- **Instructions for the task**: Reproduce every entry exactly as shown.

- **Data listing**:
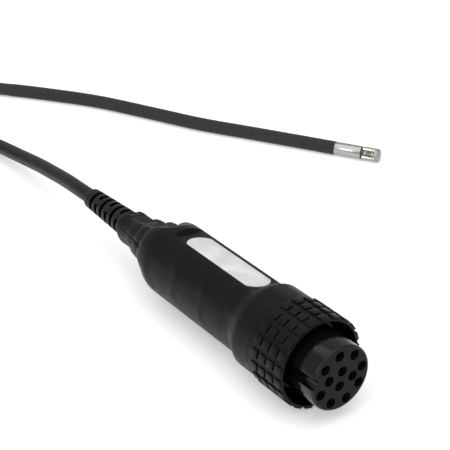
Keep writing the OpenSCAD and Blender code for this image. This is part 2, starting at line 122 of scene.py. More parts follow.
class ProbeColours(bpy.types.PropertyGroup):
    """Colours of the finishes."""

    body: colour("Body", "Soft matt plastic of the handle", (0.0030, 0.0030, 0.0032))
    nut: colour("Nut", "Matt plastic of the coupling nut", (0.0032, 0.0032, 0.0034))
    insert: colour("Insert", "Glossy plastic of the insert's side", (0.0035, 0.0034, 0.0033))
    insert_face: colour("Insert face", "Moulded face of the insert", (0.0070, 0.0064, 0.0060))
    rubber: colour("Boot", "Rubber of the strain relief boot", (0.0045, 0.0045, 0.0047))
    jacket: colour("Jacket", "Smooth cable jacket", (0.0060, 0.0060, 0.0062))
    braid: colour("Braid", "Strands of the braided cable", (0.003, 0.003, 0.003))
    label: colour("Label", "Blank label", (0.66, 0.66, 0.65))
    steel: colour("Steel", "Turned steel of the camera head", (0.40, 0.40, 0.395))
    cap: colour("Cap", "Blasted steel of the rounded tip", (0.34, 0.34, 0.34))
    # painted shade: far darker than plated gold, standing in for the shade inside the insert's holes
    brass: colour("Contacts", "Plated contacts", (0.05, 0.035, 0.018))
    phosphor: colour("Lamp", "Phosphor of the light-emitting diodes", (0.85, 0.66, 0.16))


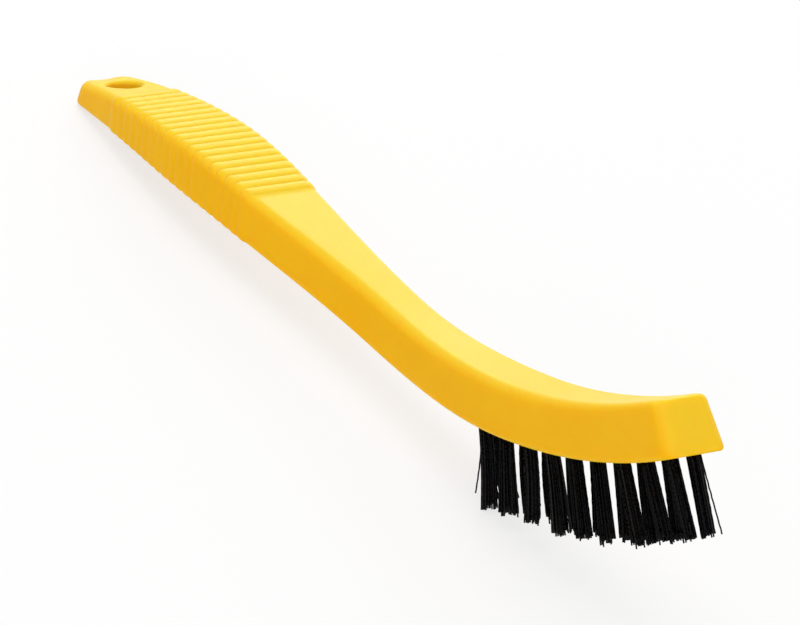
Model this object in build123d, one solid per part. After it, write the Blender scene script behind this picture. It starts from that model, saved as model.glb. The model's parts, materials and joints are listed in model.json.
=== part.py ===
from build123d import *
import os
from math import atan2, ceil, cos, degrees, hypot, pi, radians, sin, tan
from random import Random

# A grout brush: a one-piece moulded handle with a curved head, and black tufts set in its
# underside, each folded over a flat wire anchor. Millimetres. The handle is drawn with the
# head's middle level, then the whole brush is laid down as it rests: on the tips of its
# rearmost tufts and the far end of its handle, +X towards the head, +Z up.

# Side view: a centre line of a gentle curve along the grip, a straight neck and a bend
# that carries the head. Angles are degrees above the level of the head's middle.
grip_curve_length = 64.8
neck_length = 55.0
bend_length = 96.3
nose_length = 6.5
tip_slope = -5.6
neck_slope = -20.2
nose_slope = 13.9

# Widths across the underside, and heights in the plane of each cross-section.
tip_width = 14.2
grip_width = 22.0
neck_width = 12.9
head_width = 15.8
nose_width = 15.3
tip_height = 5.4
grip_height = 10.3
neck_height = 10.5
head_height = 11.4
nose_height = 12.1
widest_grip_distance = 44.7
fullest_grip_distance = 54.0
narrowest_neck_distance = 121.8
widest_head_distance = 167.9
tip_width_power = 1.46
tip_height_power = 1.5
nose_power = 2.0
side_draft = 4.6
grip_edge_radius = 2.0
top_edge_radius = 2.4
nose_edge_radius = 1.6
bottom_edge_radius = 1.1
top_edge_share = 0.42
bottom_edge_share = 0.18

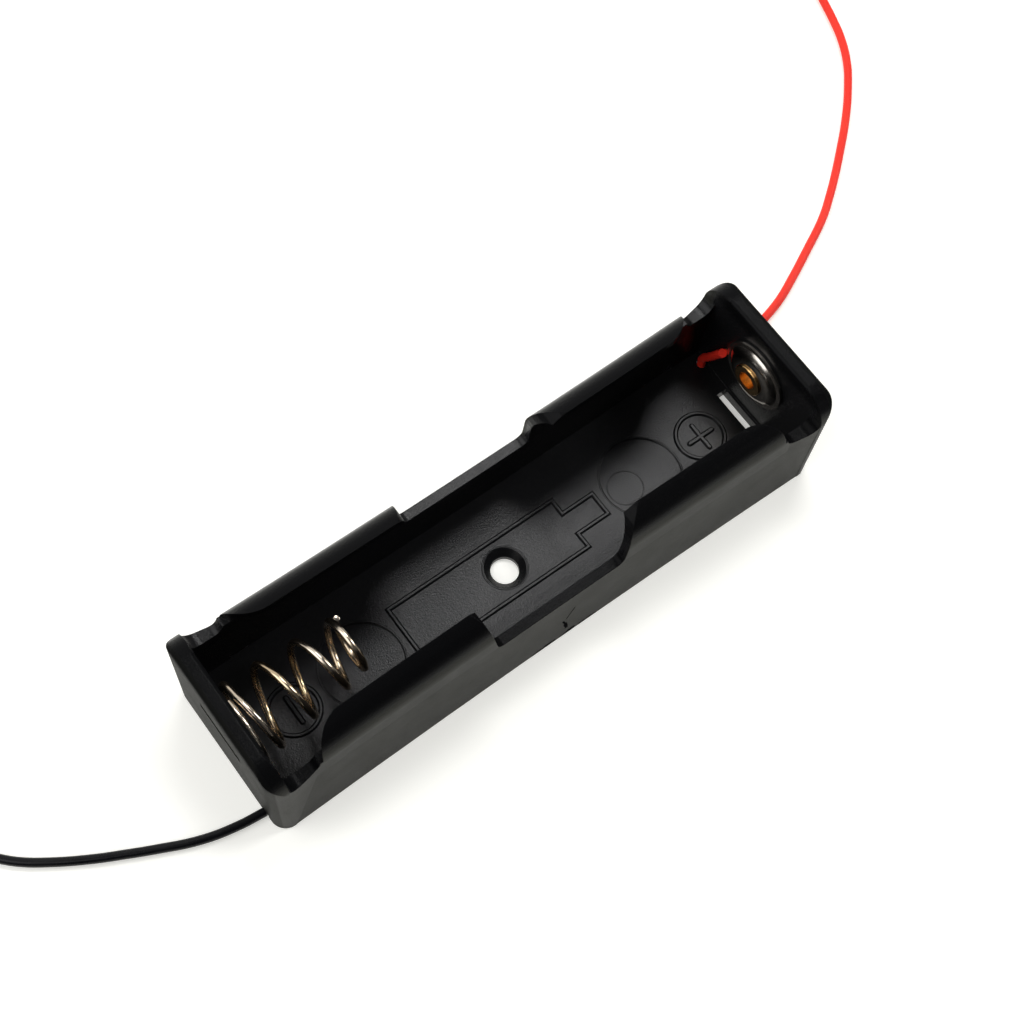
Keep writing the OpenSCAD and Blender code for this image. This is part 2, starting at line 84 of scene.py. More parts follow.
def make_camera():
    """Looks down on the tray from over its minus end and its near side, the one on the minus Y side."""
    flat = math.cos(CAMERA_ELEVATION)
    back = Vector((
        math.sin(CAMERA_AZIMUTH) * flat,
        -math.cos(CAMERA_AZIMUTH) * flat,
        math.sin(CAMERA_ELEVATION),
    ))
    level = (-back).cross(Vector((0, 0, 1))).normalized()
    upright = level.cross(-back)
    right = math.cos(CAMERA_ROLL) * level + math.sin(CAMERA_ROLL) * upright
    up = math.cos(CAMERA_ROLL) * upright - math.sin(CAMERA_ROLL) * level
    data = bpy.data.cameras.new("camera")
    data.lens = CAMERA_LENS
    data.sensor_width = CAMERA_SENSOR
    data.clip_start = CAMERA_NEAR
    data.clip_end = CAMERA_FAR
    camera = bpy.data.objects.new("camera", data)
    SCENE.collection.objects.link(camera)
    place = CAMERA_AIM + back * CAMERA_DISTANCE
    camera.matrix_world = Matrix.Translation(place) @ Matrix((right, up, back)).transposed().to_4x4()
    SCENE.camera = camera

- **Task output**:
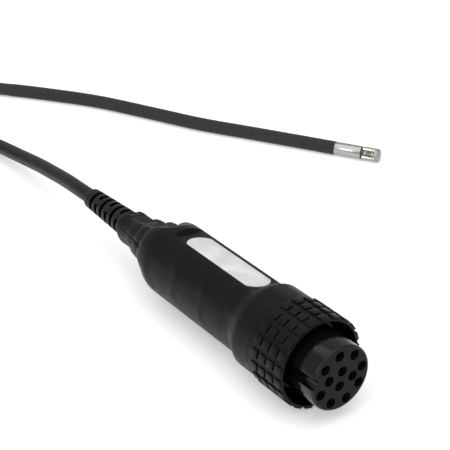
Keep writing the OpenSCAD and Blender code for this image. This is part 2, starting at line 122 of scene.py. More parts follow.
class ProbeColours(bpy.types.PropertyGroup):
    """Colours of the finishes."""

    body: colour("Body", "Soft matt plastic of the handle", (0.0030, 0.0030, 0.0032))
    nut: colour("Nut", "Matt plastic of the coupling nut", (0.0032, 0.0032, 0.0034))
    insert: colour("Insert", "Glossy plastic of the insert's side", (0.0035, 0.0034, 0.0033))
    insert_face: colour("Insert face", "Moulded face of the insert", (0.0070, 0.0064, 0.0060))
    rubber: colour("Boot", "Rubber of the strain relief boot", (0.0045, 0.0045, 0.0047))
    jacket: colour("Jacket", "Smooth cable jacket", (0.0060, 0.0060, 0.0062))
    braid: colour("Braid", "Strands of the braided cable", (0.003, 0.003, 0.003))
    label: colour("Label", "Blank label", (0.66, 0.66, 0.65))
    steel: colour("Steel", "Turned steel of the camera head", (0.40, 0.40, 0.395))
    cap: colour("Cap", "Blasted steel of the rounded tip", (0.34, 0.34, 0.34))
    # painted shade: far darker than plated gold, standing in for the shade inside the insert's holes
    brass: colour("Contacts", "Plated contacts", (0.05, 0.035, 0.018))
    phosphor: colour("Lamp", "Phosphor of the light-emitting diodes", (0.85, 0.66, 0.16))


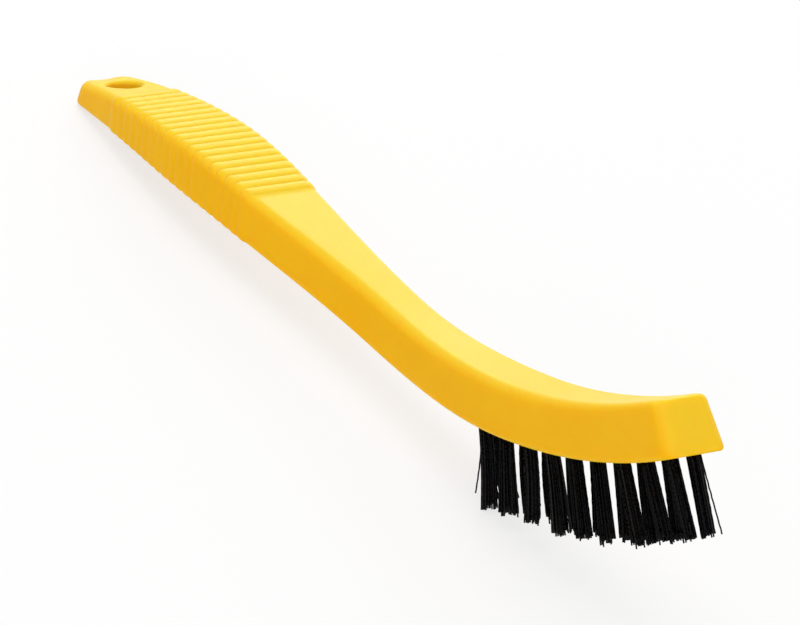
Model this object in build123d, one solid per part. After it, write the Blender scene script behind this picture. It starts from that model, saved as model.glb. The model's parts, materials and joints are listed in model.json.
=== part.py ===
from build123d import *
import os
from math import atan2, ceil, cos, degrees, hypot, pi, radians, sin, tan
from random import Random

# A grout brush: a one-piece moulded handle with a curved head, and black tufts set in its
# underside, each folded over a flat wire anchor. Millimetres. The handle is drawn with the
# head's middle level, then the whole brush is laid down as it rests: on the tips of its
# rearmost tufts and the far end of its handle, +X towards the head, +Z up.

# Side view: a centre line of a gentle curve along the grip, a straight neck and a bend
# that carries the head. Angles are degrees above the level of the head's middle.
grip_curve_length = 64.8
neck_length = 55.0
bend_length = 96.3
nose_length = 6.5
tip_slope = -5.6
neck_slope = -20.2
nose_slope = 13.9

# Widths across the underside, and heights in the plane of each cross-section.
tip_width = 14.2
grip_width = 22.0
neck_width = 12.9
head_width = 15.8
nose_width = 15.3
tip_height = 5.4
grip_height = 10.3
neck_height = 10.5
head_height = 11.4
nose_height = 12.1
widest_grip_distance = 44.7
fullest_grip_distance = 54.0
narrowest_neck_distance = 121.8
widest_head_distance = 167.9
tip_width_power = 1.46
tip_height_power = 1.5
nose_power = 2.0
side_draft = 4.6
grip_edge_radius = 2.0
top_edge_radius = 2.4
nose_edge_radius = 1.6
bottom_edge_radius = 1.1
top_edge_share = 0.42
bottom_edge_share = 0.18

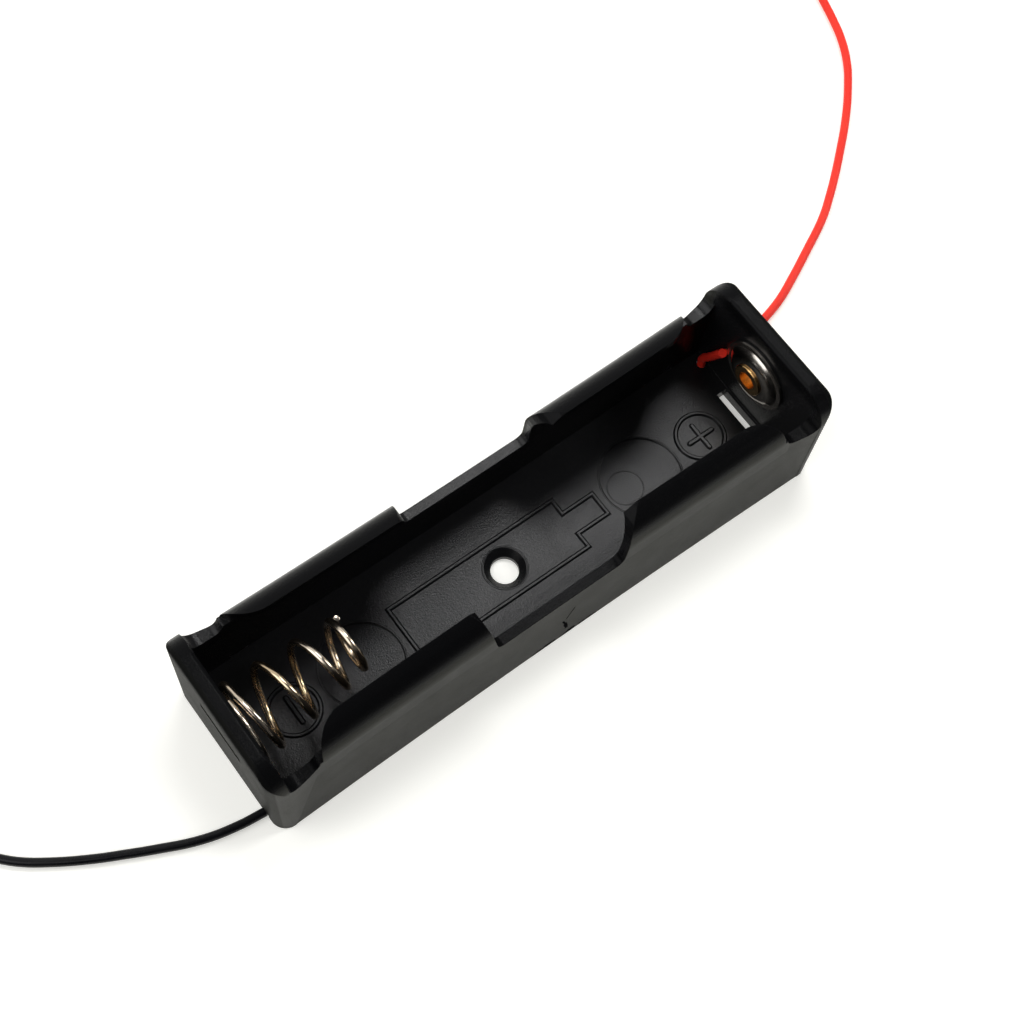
Keep writing the OpenSCAD and Blender code for this image. This is part 2, starting at line 84 of scene.py. More parts follow.
def make_camera():
    """Looks down on the tray from over its minus end and its near side, the one on the minus Y side."""
    flat = math.cos(CAMERA_ELEVATION)
    back = Vector((
        math.sin(CAMERA_AZIMUTH) * flat,
        -math.cos(CAMERA_AZIMUTH) * flat,
        math.sin(CAMERA_ELEVATION),
    ))
    level = (-back).cross(Vector((0, 0, 1))).normalized()
    upright = level.cross(-back)
    right = math.cos(CAMERA_ROLL) * level + math.sin(CAMERA_ROLL) * upright
    up = math.cos(CAMERA_ROLL) * upright - math.sin(CAMERA_ROLL) * level
    data = bpy.data.cameras.new("camera")
    data.lens = CAMERA_LENS
    data.sensor_width = CAMERA_SENSOR
    data.clip_start = CAMERA_NEAR
    data.clip_end = CAMERA_FAR
    camera = bpy.data.objects.new("camera", data)
    SCENE.collection.objects.link(camera)
    place = CAMERA_AIM + back * CAMERA_DISTANCE
    camera.matrix_world = Matrix.Translation(place) @ Matrix((right, up, back)).transposed().to_4x4()
    SCENE.camera = camera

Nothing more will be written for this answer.